-- Short exercise --
Where a line in the listing below contains the word "Metres", copy that line.

-- Material for this exercise --
----------------
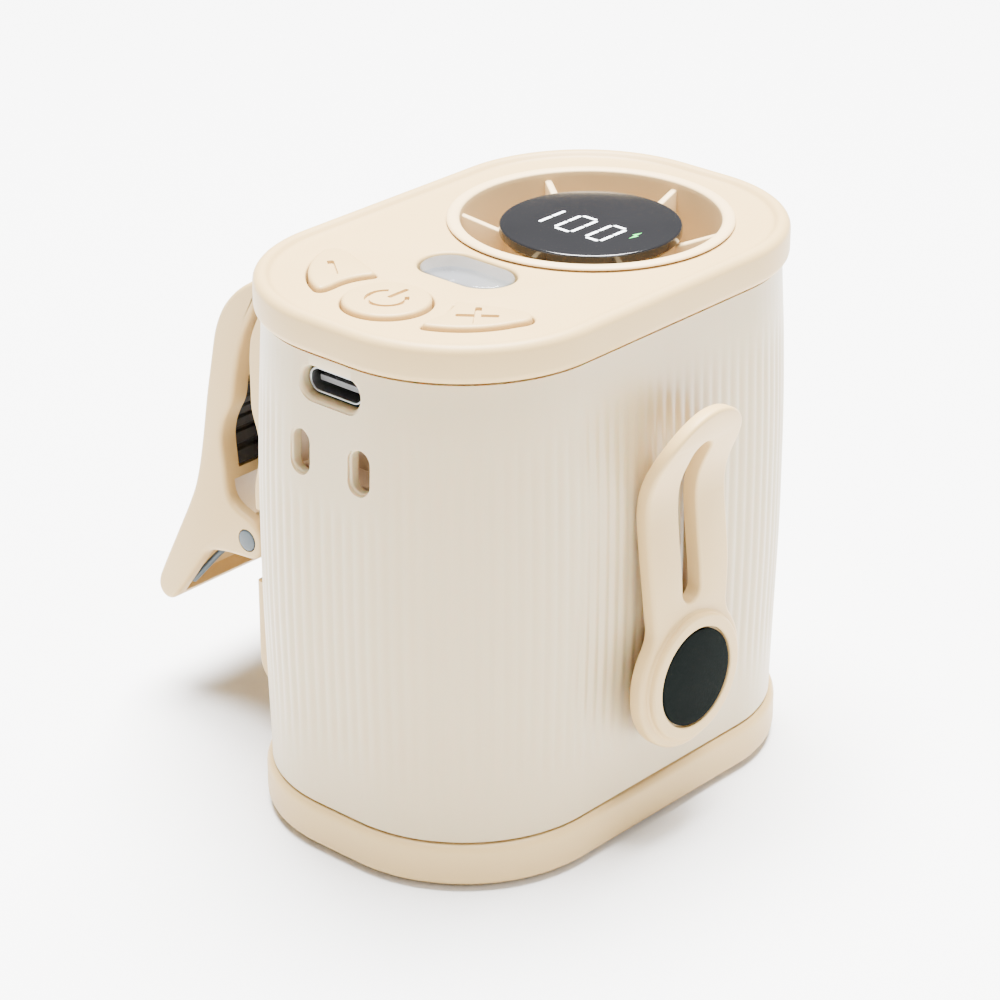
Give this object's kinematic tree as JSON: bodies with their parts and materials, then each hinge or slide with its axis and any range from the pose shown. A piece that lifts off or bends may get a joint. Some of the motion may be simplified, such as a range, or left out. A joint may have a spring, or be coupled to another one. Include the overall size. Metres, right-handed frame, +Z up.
{
  "type": "clip-on rechargeable blower",
  "caption": "Pocket battery blower: ring-shaped air outlet round a display in a fluted shell, with belt clip and spring clamp.",
  "frame": {"origin": "under the middle rubber foot, at the centre of the body outline, on the surface it stands on", "axes": "+Z up, X along the body's long axis with the fan and display at +X and the keys and charging port at -X, -Y towards the belt clip, +Y towards the spring clamp"},
  "size_m": [0.0722, 0.0822, 0.0735],
  "materials": {
    "cream": "satin moulded cream plastic",
    "frosted": "frosted, finely fluted plastic",
    "duct_tan": "satin plastic",
    "display_black": "polished black",
    "rubber": "matt black rubber",
    "steel": "plain steel",
    "copper": "wound copper",
    "board": "circuit board",
    "white": "plain white plastic",
    "cell": "foil pouch",
    "clear": "clear window",
    "led": "phosphor",
    "lead_red": "insulation",
    "lead_black": "insulation"
  },
  "bodies": {
    "body": {"base_plate": "cream", "base_screw_1": "steel", "base_screw_2": "steel", "base_screw_3": "steel", "base_screw_4": "steel", "battery_cell_a": "cell", "battery_cell_b": "cell", "battery_lead_black": "lead_black", "battery_lead_red": "lead_red", "bearing_lower": "steel", "bearing_upper": "steel", "chassis": "white", "clamp_base": "cream", "clamp_pad_fixed": "rubber", "clamp_screw_lower": "steel", "clamp_screw_upper": "steel", "clip_nut": "steel", "clip_post": "steel", "clip_washer": "rubber", "display_board": "board", "display_lens": "display_black", "fan_duct": "duct_tan", "foot_front": "rubber", "foot_middle": "rubber", "foot_rear": "rubber", "intake_grille": "cream", "led_chip": "led", "led_lens": "clear", "led_reflector": "white", "lid": "cream", "main_board": "board", "motor_stator": "copper", "outlet_grille": "cream", "shell": "frosted", "strap_pocket": "duct_tan", "switch_minus": "steel", "switch_plus": "steel", "switch_power": "steel", "usb_receptacle": "steel", "usb_tongue": "lead_black"},
    "fan_rotor": {"motor_rotor": "steel", "shaft": "steel", "impeller": "white"},
    "minus_key": {"button_minus": "cream"},
    "power_key": {"button_power": "cream"},
    "plus_key": {"button_plus": "cream"},
    "clip_arm": {"belt_clip": "cream", "clip_disc": "display_black"},
    "clamp_jaw": {"clamp_lever": "cream", "clamp_pad_moving": "rubber", "clamp_pin": "steel", "clamp_spring": "steel"}
  },
  "joints": [
    {"name": "fan_spin", "type": "hinge", "parent": "body", "child": "fan_rotor", "pos_m": [0.0123, 0, 0.05], "axis": [0, 0, 1], "continuous": true},
    {"name": "minus_press", "type": "slide", "parent": "body", "child": "minus_key", "axis": [0, 0, -1], "range_m": [0, 0.0004], "stiffness_N_per_m": 800},
    {"name": "power_press", "type": "slide", "parent": "body", "child": "power_key", "axis": [0, 0, -1], "range_m": [0, 0.0004], "stiffness_N_per_m": 800},
    {"name": "plus_press", "type": "slide", "parent": "body", "child": "plus_key", "axis": [0, 0, -1], "range_m": [0, 0.0004], "stiffness_N_per_m": 800},
    {"name": "clip_swivel", "type": "hinge", "parent": "body", "child": "clip_arm", "pos_m": [0, -0.0258, 0.0221], "axis": [0, 1, 0], "range_deg": [-90, 90]},
    {"name": "clamp_open", "type": "hinge", "parent": "body", "child": "clamp_jaw", "pos_m": [0, 0.0329, 0.0278], "axis": [-1, 0, 0], "range_deg": [0, 35], "stiffness_Nm_per_rad": 0.35, "springref_deg": -28.65}
  ]
}
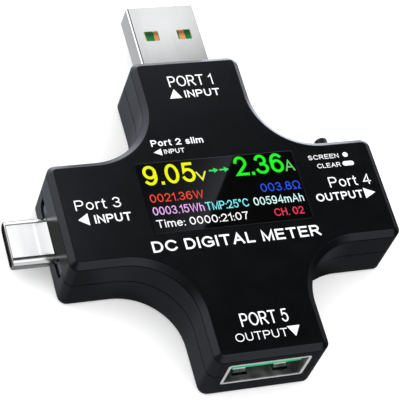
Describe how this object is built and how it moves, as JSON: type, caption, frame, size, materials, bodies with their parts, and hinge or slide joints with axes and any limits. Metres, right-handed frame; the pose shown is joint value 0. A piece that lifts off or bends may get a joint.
----------------
-- Task solution --
Give this object's kinematic tree as JSON: bodies with their parts and materials, then each hinge or slide with its axis and any range from the pose shown. A piece that lifts off or bends may get a joint. Some of the motion may be simplified, such as a range, or left out. A joint may have a spring, or be coupled to another one. Include the overall size. Metres, right-handed frame, +Z up.
Describe how this object is built and how it moves, as JSON: type, caption, frame, size, materials, bodies with their parts, and hinge or slide joints with axes and any limits. Metres, right-handed frame; the pose shown is joint value 0. A piece that lifts off or bends may get a joint.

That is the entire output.